- Directed by: Georges Franju
- Screenplay by: Jean-Pierre Mocky (adaptation); Jean-Charles Pichon (dialogue);
- Based on: La Tête contre les murs; Herve Bazin;
- Produced by: Jean Velter
- Starring: Pierre Brasseur Paul Meurisse Jean-Pierre Mocky Anouk Aimée Charles Aznavour Jean Galland
- Cinematography: Eugen Schüfftan
- Edited by: Suzanne Sandberg
- Music by: Maurice Jarre
- Production companies: La Société des films Sirius; ATICA; Elpénor Films;
- Distributed by: La Société des films Sirius
- Release date: 20 March 1959 (France);
- Running time: 92 minutes
- Country: France
- Language: French

= Head Against the Wall =

1959 French film

Head Against the Wall (La Tête contre les murs), also titled The Keepers, is a 1959 French drama film directed by Georges Franju starring Pierre Brasseur, Paul Meurisse, Jean-Pierre Mocky, Anouk Aimée, and Charles Aznavour. It was director Franju's debut feature film. The story follows an aimless young man who is institutionalized for defying his wealthy father, and in the process airs several questions about how society defines and treats mental illness.

==Plot==
François, the carefree son of an influential lawyer, has no qualifications and no job. To mix with rich and superficial friends, he has borrowed money that he cannot repay. In search of money, he breaks into his father's desk, steals his cash, and wantonly burns one of his legal documents. Rather than call the police, his father has him committed to an isolated psychiatric hospital in the country. François discovers that many of the inmates are not seriously deranged, but Dr. Varmont, senior doctor of the ward where he is interned, is of the opinion that the mentally ill should be locked away from society.
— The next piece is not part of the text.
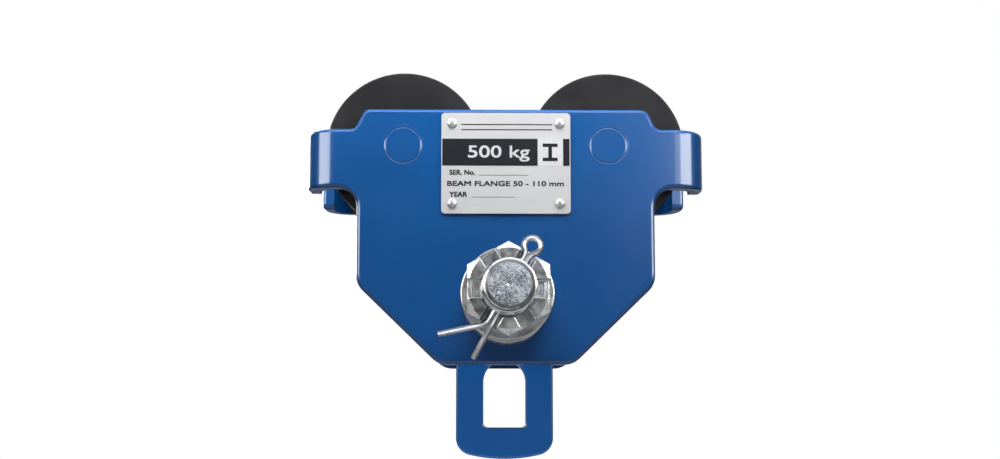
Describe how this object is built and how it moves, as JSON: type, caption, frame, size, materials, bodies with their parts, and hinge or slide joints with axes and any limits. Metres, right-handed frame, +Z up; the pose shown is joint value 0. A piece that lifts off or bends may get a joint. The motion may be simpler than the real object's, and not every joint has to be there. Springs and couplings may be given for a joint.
{
  "type": "beam trolley",
  "caption": "Push trolley for an I-beam: two bent-eared side plates with flanged wheels, joined by a threaded shaft with spacers, castle nuts and a swinging load plate.",
  "frame": {"origin": "midway between the four wheels, at the height where the treads rest on the edges of the beam's lower flange", "axes": "+X along the beam, +Y along the suspension shaft away from the nameplate, +Z up"},
  "size_m": [0.186, 0.237, 0.1821],
  "materials": {
    "blue_paint": "glossy blue powder coat",
    "zinc_plate": "bright zinc plated",
    "wheel_black": "matt blackened steel",
    "plate_aluminium": "satin, printed",
    "rivet_steel": "bright",
    "axle_steel": "turned steel, painted over at the riveted end",
    "bearing_steel": "ground",
    "spring_steel": "phosphated"
  },
  "bodies": {
    "frame": {"front_side_plate": "blue_paint", "rear_side_plate": "blue_paint", "nameplate": "plate_aluminium", "nameplate_rivets": "rivet_steel", "suspension_shaft": "zinc_plate", "front_castle_nut": "zinc_plate", "front_split_pin": "zinc_plate", "front_nut_washer": "zinc_plate", "front_outer_collars": "zinc_plate", "front_outer_adjusting_washer": "zinc_plate", "front_inner_adjusting_washer": "zinc_plate", "front_inner_collars": "zinc_plate", "front_left_axle_pin": "axle_steel", "front_left_bearing_inner_ring": "bearing_steel", "front_left_axle_circlip": "spring_steel", "front_right_axle_pin": "axle_steel", "front_right_bearing_inner_ring": "bearing_steel", "front_right_axle_circlip": "spring_steel", "rear_castle_nut": "zinc_plate", "rear_split_pin": "zinc_plate", "rear_nut_washer": "zinc_plate", "rear_outer_collars": "zinc_plate", "rear_outer_adjusting_washer": "zinc_plate", "rear_inner_adjusting_washer": "zinc_plate", "rear_inner_collars": "zinc_plate", "rear_left_axle_pin": "axle_steel", "rear_left_bearing_inner_ring": "bearing_steel", "rear_left_axle_circlip": "spring_steel", "rear_right_axle_pin": "axle_steel", "rear_right_bearing_inner_ring": "bearing_steel", "rear_right_axle_circlip": "spring_steel"},
    "load_plate": {"load_plate": "blue_paint"},
    "front_left_wheel": {"front_left_wheel": "wheel_black", "front_left_bearing_outer_ring": "bearing_steel", "front_left_bearing_shields": "bearing_steel", "front_left_bore_circlip": "spring_steel"},
    "front_left_cage": {"front_left_bearing_balls": "bearing_steel", "front_left_bearing_cage": "bearing_steel"},
    "front_right_wheel": {"front_right_wheel": "wheel_black", "front_right_bearing_outer_ring": "bearing_steel", "front_right_bearing_shields": "bearing_steel", "front_right_bore_circlip": "spring_steel"},
    "front_right_cage": {"front_right_bearing_balls": "bearing_steel", "front_right_bearing_cage": "bearing_steel"},
    "rear_left_wheel": {"rear_left_wheel": "wheel_black", "rear_left_bearing_outer_ring": "bearing_steel", "rear_left_bearing_shields": "bearing_steel", "rear_left_bore_circlip": "spring_steel"},
    "rear_left_cage": {"rear_left_bearing_balls": "bearing_steel", "rear_left_bearing_cage": "bearing_steel"},
    "rear_right_wheel": {"rear_right_wheel": "wheel_black", "rear_right_bearing_outer_ring": "bearing_steel", "rear_right_bearing_shields": "bearing_steel", "rear_right_bore_circlip": "spring_steel"},
    "rear_right_cage": {"rear_right_bearing_balls": "bearing_steel", "rear_right_bearing_cage": "bearing_steel"}
  },
  "joints": [
    {"name": "load_plate_swing", "type": "hinge", "parent": "frame", "child": "load_plate", "pos_m": [0, 0, -0.0471], "axis": [0, 1, 0], "range_deg": [-90, 90]},
    {"name": "front_left_wheel_spin", "type": "hinge", "parent": "frame", "child": "front_left_wheel", "pos_m": [-0.0474, -0.018, 0.0243], "axis": [0, 1, 0], "continuous": true},
    {"name": "front_left_cage_spin", "type": "hinge", "parent": "frame", "child": "front_left_cage", "pos_m": [-0.0474, -0.018, 0.0243], "axis": [0, 1, 0], "continuous": true},
    {"name": "front_right_wheel_spin", "type": "hinge", "parent": "frame", "child": "front_right_wheel", "pos_m": [0.0474, -0.018, 0.0243], "axis": [0, 1, 0], "continuous": true},
    {"name": "front_right_cage_spin", "type": "hinge", "parent": "frame", "child": "front_right_cage", "pos_m": [0.0474, -0.018, 0.0243], "axis": [0, 1, 0], "continuous": true},
    {"name": "rear_left_wheel_spin", "type": "hinge", "parent": "frame", "child": "rear_left_wheel", "pos_m": [-0.0474, 0.018, 0.0243], "axis": [0, 1, 0], "continuous": true},
    {"name": "rear_left_cage_spin", "type": "hinge", "parent": "frame", "child": "rear_left_cage", "pos_m": [-0.0474, 0.018, 0.0243], "axis": [0, 1, 0], "continuous": true},
    {"name": "rear_right_wheel_spin", "type": "hinge", "parent": "frame", "child": "rear_right_wheel", "pos_m": [0.0474, 0.018, 0.0243], "axis": [0, 1, 0], "continuous": true},
    {"name": "rear_right_cage_spin", "type": "hinge", "parent": "frame", "child": "rear_right_cage", "pos_m": [0.0474, 0.018, 0.0243], "axis": [0, 1, 0], "continuous": true}
  ],
  "couplings": [
    {"joint": "front_left_cage_spin", "follows": "front_left_wheel_spin", "ratio": 0.618},
    {"joint": "front_right_cage_spin", "follows": "front_right_wheel_spin", "ratio": 0.618},
    {"joint": "rear_left_cage_spin", "follows": "rear_left_wheel_spin", "ratio": 0.618},
    {"joint": "rear_right_cage_spin", "follows": "rear_right_wheel_spin", "ratio": 0.618}
  ]
}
François befriends Lenoir, a criminal hiding from gangland revenge, and Heurtevent, a gentle epileptic. To his joy, Stéphanie, a girl he met on his last night of freedom, pays him a visit. She knows that he is not insane and urges him to get a grip on his life. At the end of the visiting hour, François tries to sneak out with the other people leaving the hospital, but is caught by one of the wardens. Under the influence of pentobarbital, François tells Varmont that he blames his father for his mother's suicide when he was still a boy.
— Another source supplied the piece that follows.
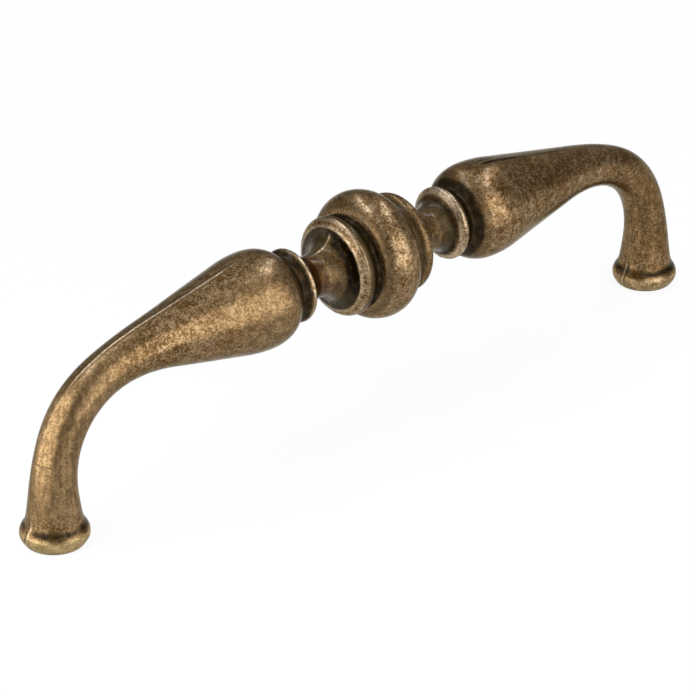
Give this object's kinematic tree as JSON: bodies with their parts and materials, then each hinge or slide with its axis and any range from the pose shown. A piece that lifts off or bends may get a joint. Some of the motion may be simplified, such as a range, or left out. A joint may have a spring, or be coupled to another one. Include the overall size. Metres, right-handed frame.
{
  "type": "bar pull",
  "caption": "Cast bar pull: a turned bead and cups at the centre, pear-shaped arms that bend down into round feet, and a blind tapped fixing hole in each foot.",
  "frame": {"origin": "on the mounting face, midway between the two fixing holes", "axes": "+X along the bar, +Z away from the mounting face, +Y across the bar"},
  "size_m": [0.1388, 0.0208, 0.0369],
  "materials": {
    "antique_brass": "antique brass, mottled and worn bright on the edges, dark in the grooves"
  },
  "bodies": {
    "root": {"pull_casting": "antique_brass"}
  },
  "joints": []
}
From Heurtevent François learns of the ward of Dr. Emery, whose methods of treatment are more progressive than Varmont's, but Emery does not have the capacities to accept new patients. After telling Dr. Varmont he wants to be reconciled, François is paid a visit by his father, but the meeting is a failure, and release seems remote. Together with Heurtevent, he makes an escape attempt, but his friend collapses in an epileptic seizure while he himself is wounded by a local with his gun. In despair, Heurtevent later hangs himself.
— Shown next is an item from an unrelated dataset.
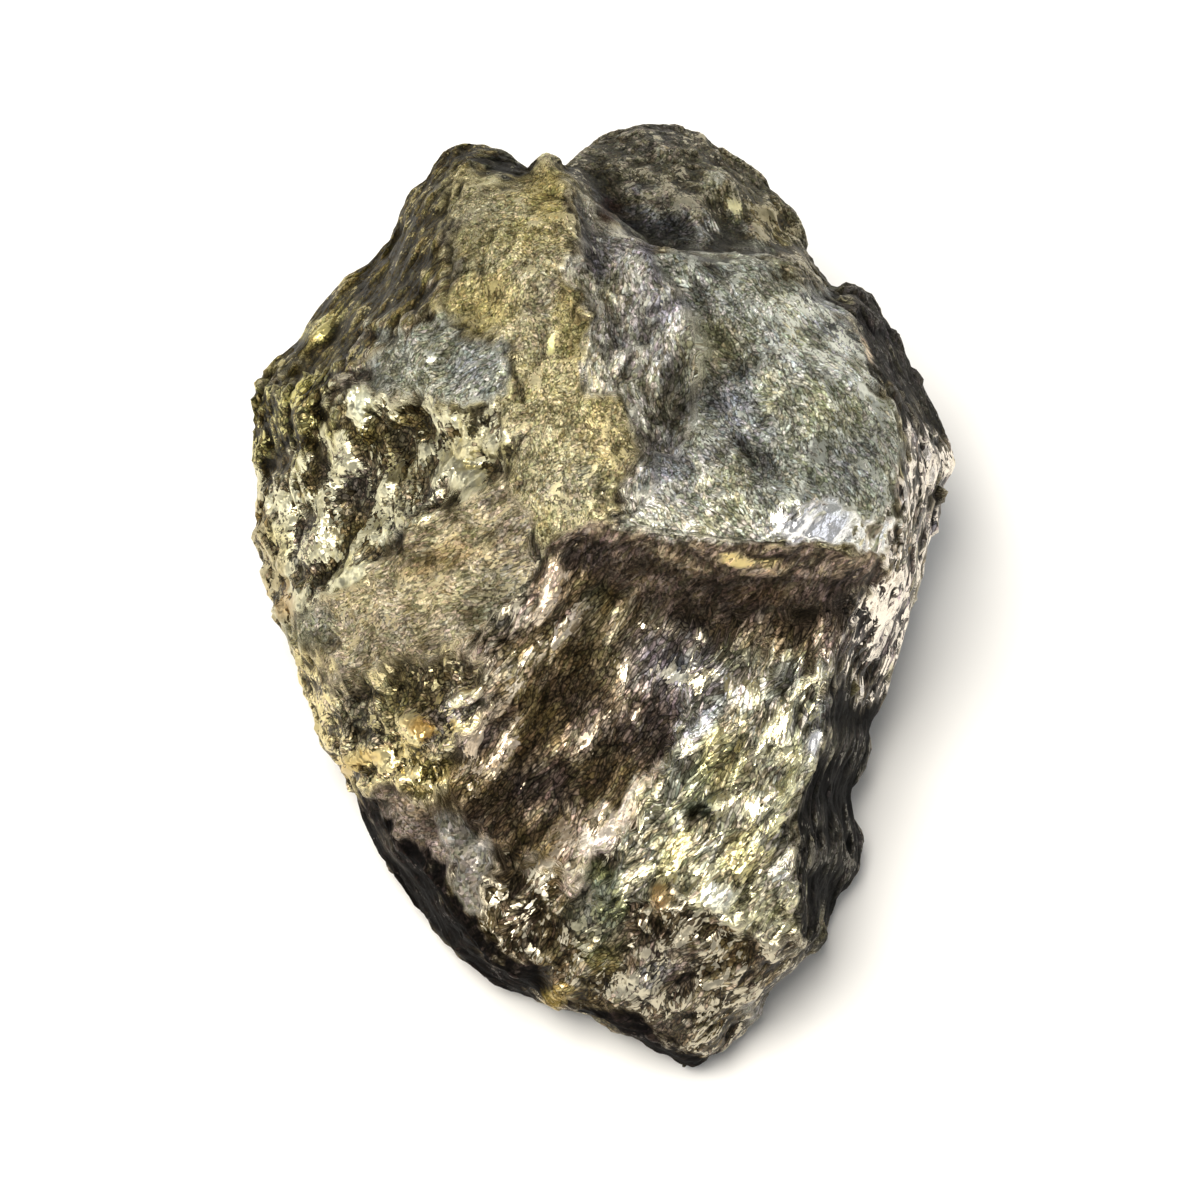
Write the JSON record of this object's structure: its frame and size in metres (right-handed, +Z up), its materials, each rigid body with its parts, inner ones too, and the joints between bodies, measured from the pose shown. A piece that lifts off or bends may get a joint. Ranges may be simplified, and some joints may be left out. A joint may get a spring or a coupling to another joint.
{
  "type": "rough pyrite",
  "caption": "Rough broken lump of massive pyrite with a ledge, a splintery trough and coarse hollows, lying on its flat back; a collector's or display specimen.",
  "frame": {"origin": "middle of the box's base, on the flat that the stone rests on", "axes": "+Z up from the flat, +Y along the stone from its tapered tip to its broad back end, +X to the right seen from the tip"},
  "size_m": [0.0606, 0.079, 0.0461],
  "materials": {
    "pyrite": "rough broken metallic mineral, satin to sparkling, pale brass, olive, grey and brown, with a little grey quartz"
  },
  "bodies": {
    "root": {"pyrite": "pyrite"}
  },
  "joints": []
}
François plans another escape during Heurtevent's funeral, as the hospital cemetery is located outside the walls of the institution. Lenoir gives him an address in Paris where he can find a job and a place to sleep. Making a successful getaway, François finds out that the given address is an illegal gambling den. Unsure if this is a milieu he wants to enter, he goes unannounced to Stéphanie's room, who lets him stay at her place and spends the night with him. In the morning, two plainclothes men looking for François appear at Stéphanie's door, but she pretends not to know his whereabouts. François makes preparations to escape, refusing Stéphanie's offer to accompany him. He slips out and, caught in the stairway by the two men who had been waiting for him, is rushed back to the asylum.

==Reception==
Upon its release, Head Against the Wall received praise by the critics of Cahiers du Cinéma, especially by Jean-Luc Godard, who noted that Franju "seeks the madness behind reality, because it is for him the only way to rediscover the true face of reality behind this madness […] Franju demonstrates the necessity of Surrealism if one considers it as a pilgrimage to the sources."

==Soundtrack==
In February 2005, the French soundtrack record label Play Time released Maurice Jarre's film music on Compact Disc, along with other scores Jarre composed for films by Franju.